Ultimately, there is only one real individual-substance-thing, Brahman, that is of the nature of illumination consciousness, that is the inner controller and the ‘energy’ of all reality. However, this one individual-substance-thing has various attributes or modes as fragments of its ‘body’; these attributes are not full individuals, for they are attributes of the only substance and cannot exist independent of the substance. Nevertheless, they are not wholly identical to the only individual, for they are its inseparable yet distinct attributes. These attributes of Brahman can in turn double up as the substrate of a further attribute. For example, the limited self is the substrate of attributes such as being a human being, being the bearer of experiences such as pleasure and pain, and so on. While these properties and the limited self’s role as the substrate of these attributes are real, the limited self is still dependent on Brahman for existence and inseparable from it.Footnote 19 In contrast, in Goff’s HC, each local subject strongly emerges as an individual from the cosmic subject. It may not be a fundamental entity; nevertheless, it is an individual to the extent that it could conceivably exist independent of the cosmic subject even if it is the case that in our actual world this is not the case.
Goff vs. Rāmānuja* vs. SAV
Based on the criteria that Goff outlines for a theory of consciousness, we can compare the three cosmopsychist views. First, it seems that SAV is the weakest, for it simply denies the reality of local or limited subjects and ultimately accepts as real only the single cosmic consciousness devoid of any relations. Phenomenal properties, including those that humans possess, are not absolutely real, but real only relative to the limited (and ultimately illusory) self that we are. Further, SAV’s posit that the complex reality that we seem to inhabit is ultimately not real also entails that the knowledge we obtain through the sciences do not correspond to reality but are only relatively real at best. For these reasons, both RVV* and Goff’s HC offer better prospects of a solution to the hard problem of consciousness.

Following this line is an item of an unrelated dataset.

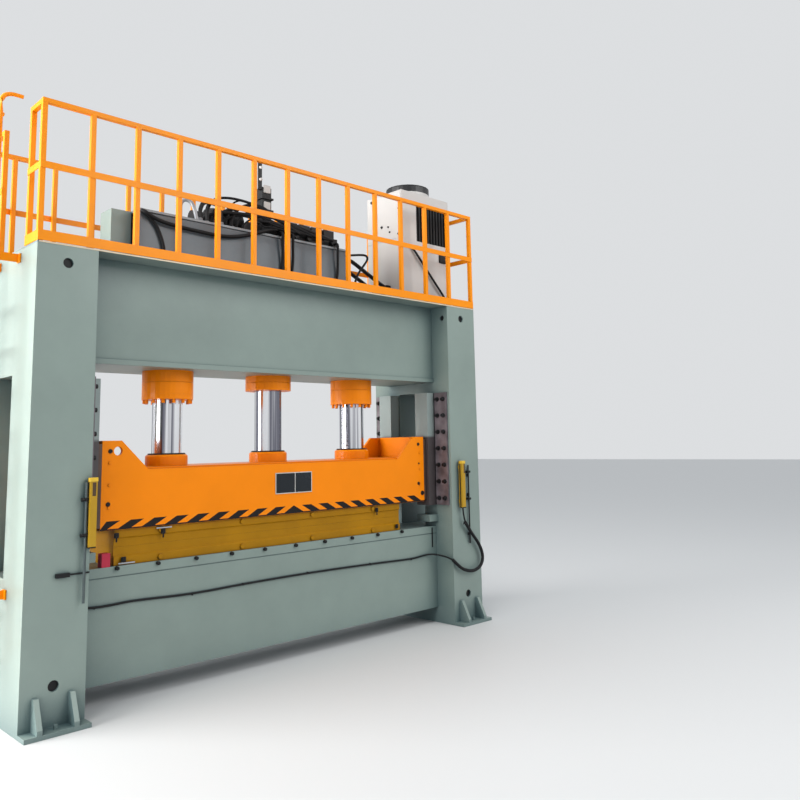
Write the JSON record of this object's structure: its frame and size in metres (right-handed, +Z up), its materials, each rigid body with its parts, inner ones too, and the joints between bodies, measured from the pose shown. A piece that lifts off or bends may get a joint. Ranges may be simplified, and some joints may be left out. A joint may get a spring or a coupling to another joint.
{
  "type": "hydraulic press",
  "caption": "Wide straight-sided hydraulic press with a cylinder-driven slide, closed tools, a railed service deck with oil tank and chiller, and a side ladder.",
  "frame": {"origin": "on the floor of the foot pit, under the middle of the whole machine's box", "axes": "+X along the bed to the right, -Y towards the front with the light guards, +Z up"},
  "size_m": [4.85, 1.49, 4.6632],
  "materials": {
    "black_paint": "satin",
    "black_rubber": "satin",
    "frame_paint": "satin",
    "guide_steel": "satin",
    "orange_paint": "gloss",
    "railing_paint": "gloss",
    "red_paint": "satin",
    "rod_chrome": "polished",
    "tank_paint": "satin",
    "tool_paint": "satin",
    "wear_bronze": "satin",
    "white_paint": "satin",
    "yellow_paint": "gloss"
  },
  "bodies": {
    "frame": {"bed": "frame_paint", "chiller_cabinet": "white_paint", "chiller_pipe_1": "black_rubber", "chiller_pipe_2": "black_rubber", "column_left": "frame_paint", "column_right": "frame_paint", "condenser_grille": "black_paint", "crosshead": "frame_paint", "cylinder_barrel_1": "orange_paint", "cylinder_barrel_2": "orange_paint", "cylinder_barrel_3": "orange_paint", "deck_plate": "frame_paint", "end_block": "red_paint", "fan_guard": "black_paint", "fan_shroud": "white_paint", "filter_box": "frame_paint", "gland_ring_1": "orange_paint", "gland_ring_2": "orange_paint", "gland_ring_3": "orange_paint", "grease_fitting": "black_paint", "guide_rail_left_front": "guide_steel", "guide_rail_left_rear": "guide_steel", "guide_rail_right_front": "guide_steel", "guide_rail_right_rear": "guide_steel", "ladder": "railing_paint", "light_guard_left": "yellow_paint", "light_guard_right": "yellow_paint", "lower_tool": "tool_paint", "oil_tank": "tank_paint", "pressure_hose_1": "black_rubber", "pressure_hose_2": "black_rubber", "pressure_hose_3": "black_rubber", "pump_motor_1": "black_paint", "pump_motor_2": "black_paint", "railing_front": "railing_paint", "railing_left_front": "railing_paint", "railing_left_rear": "railing_paint", "railing_rear": "railing_paint", "railing_right": "railing_paint", "sensor_cable": "black_rubber", "sensor_rod": "black_paint", "stop_block_left": "frame_paint", "stop_block_right": "frame_paint", "tank_lid": "tank_paint", "valve_manifold": "black_paint", "valve_stack": "black_paint"},
    "slide": {"blank_plates": "black_paint", "piston_rod_1": "rod_chrome", "piston_rod_2": "rod_chrome", "piston_rod_3": "rod_chrome", "rod_flange_1": "orange_paint", "rod_flange_2": "orange_paint", "rod_flange_3": "orange_paint", "slide_beam": "orange_paint", "upper_tool": "tool_paint", "wear_plate_left_front": "wear_bronze", "wear_plate_left_rear": "wear_bronze", "wear_plate_right_front": "wear_bronze", "wear_plate_right_rear": "wear_bronze"},
    "fan": {"chiller_fan": "black_paint"}
  },
  "joints": [
    {"name": "slide_travel", "type": "slide", "parent": "frame", "child": "slide", "axis": [0, 0, 1], "range_m": [0, 0.38]},
    {"name": "fan_spin", "type": "hinge", "parent": "frame", "child": "fan", "pos_m": [1.9225, -0.135, 4.5426], "axis": [0, 0, 1], "continuous": true}
  ]
}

RVV* and Goff’s accounts are both prima facie equally compatible with science. In terms of their accounts of phenomenal properties that human subjects experience, the two views differ. As we saw in the previous section, RVV* accounts for this in terms of the neighbourhood of reality that a limited-self inhabits, while Goff (Reference Goff2024) accounts for it in terms of the phenomenal properties that a local subject inherits from the cosmic subject’s phenomenal properties. At this juncture, we have no reason to think that one is better than the other.
It is on its account of the local subject that we think RVV* holds a significant advantage over Goff’s HC. Goff is required to posit strong emergence to explain how local subjects come into existence from the cosmic subject. This would require further fundamental laws that prescribe the conditions under which such emergence can occur. RVV*, on the other hand, is not required to posit strong emergence, for the limited selves are not individual substances that have an existence separate from the supreme person, but only attributes of the supreme person that derive their illumination consciousness from the latter. To the extent that RVV* does not have to posit strong emergence and additional fundamental laws, it has an advantage over HC.

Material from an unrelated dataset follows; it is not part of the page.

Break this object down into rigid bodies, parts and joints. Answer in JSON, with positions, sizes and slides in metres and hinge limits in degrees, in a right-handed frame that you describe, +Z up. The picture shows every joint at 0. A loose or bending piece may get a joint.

RVV* also holds an advantage in terms of how well it can account for the possibility of human freedom. The limited-self derives from the supreme person only illumination consciousness; its phenomenal properties are derived not from the phenomenal properties of the cosmic subject – as is the case in Goff’s view – but dependent on the neighbourhood of reality that it inhabits. More importantly, like the electric bus, the limited self has the freedom to decide what it does with the energy and the capacity to instantiate phenomenal properties, which is only partly determined by the neighbourhood of reality it inhabits. On the other hand, in Goff’s view, the phenomenal properties of a human self are inherited from the cosmic self; and hence, it is not clear the extent to which a such a self has the freedom to act.

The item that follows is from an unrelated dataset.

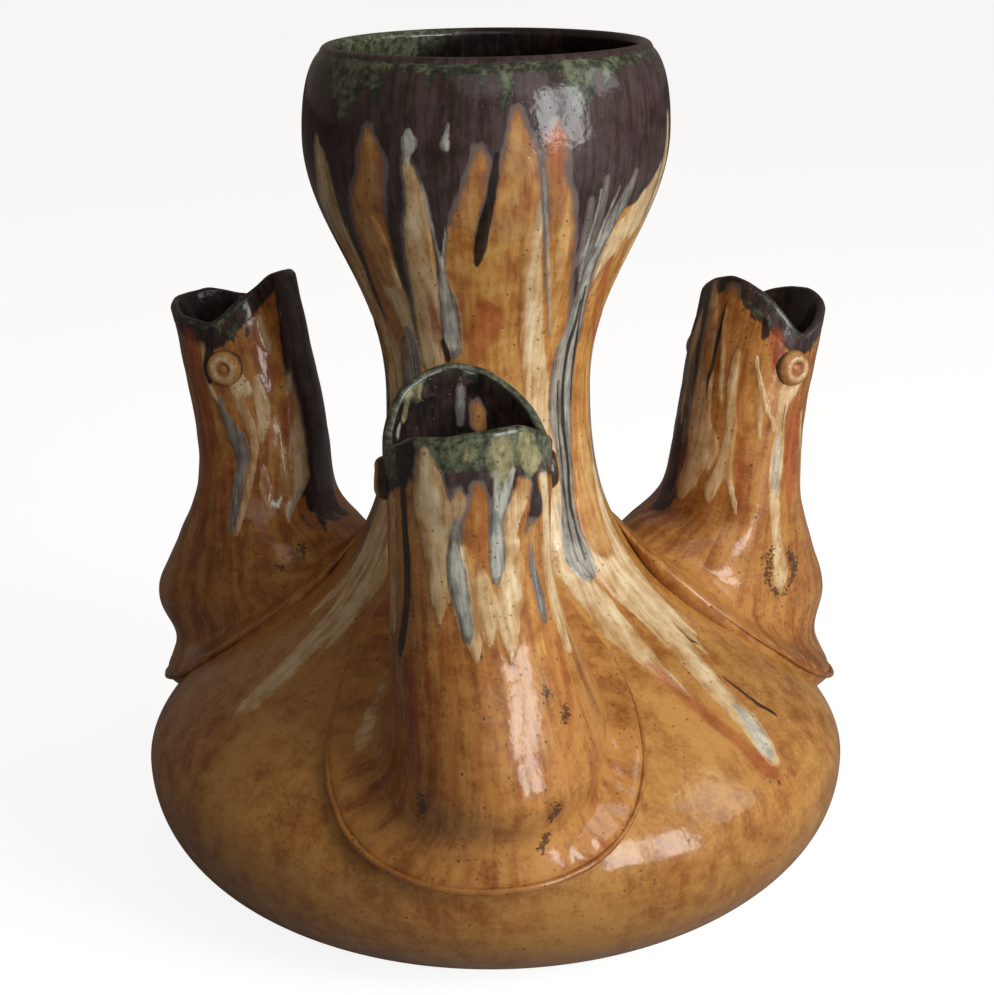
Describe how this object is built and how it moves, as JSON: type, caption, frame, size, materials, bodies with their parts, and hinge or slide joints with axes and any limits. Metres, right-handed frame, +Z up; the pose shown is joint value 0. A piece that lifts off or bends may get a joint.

Other realist Indian cosmopsychisms
As noted earlier, while Advaita has been the school of Indian philosophy that was first brought into dialogue with analytic cosmopsychism, there are a few other works that engage with views of other philosophers and schools. Among these, the most sustained has been Swami Medhananda’s works engaging the modern, realistic Vedānta of Swami Vivekananda and Sri Aurobindo with analytic cosmopsychism (Medhananda, Reference Medhananda2022b, Reference Medhananda2022a, Reference Medhananda2024). While an in-depth comparison between RVV* with these views would be most valuable, such an exercise is beyond the scope of this article. In what follows, we offer some points of similarities and differences, and possible ways in which RVV* might hold an advantage over these views.
Both Swami Vivekananda and Sri Aurobindo contend that contrary to the classical Advaitic view (of Śaṅkara), the world of plural individual selves and material reality are not ultimately illusory; rather, they are manifestations of the divine cosmic consciousness, wherein the individuation into plurality occurs on account of their divine play (līlā), through a mechanism of involution and evolution. To the extent that they are realist about the universe, they are similar to RVV and RVV*. However, there are some key differences. Swami Medhananda interprets both Swami Vivekananda and Sri Aurobindo’s views as versions of opaque cosmopsychism – the conscious experiences of individual selves are not transparent to the cosmic subject (hence opaque). This, he contends, allows them to address the de-combination/individuation problem. Per Swami Medhananda (Reference Medhananda2024), the individuation problem arises only in the case of transparent cosmopsychism; only then will one have to explain how the same conscious experiences (of individual selves) be experienced by two subjects – the respective individual self and the cosmic subject. If one eschews transparency in favour of opacity, one does not need to contend with this problem.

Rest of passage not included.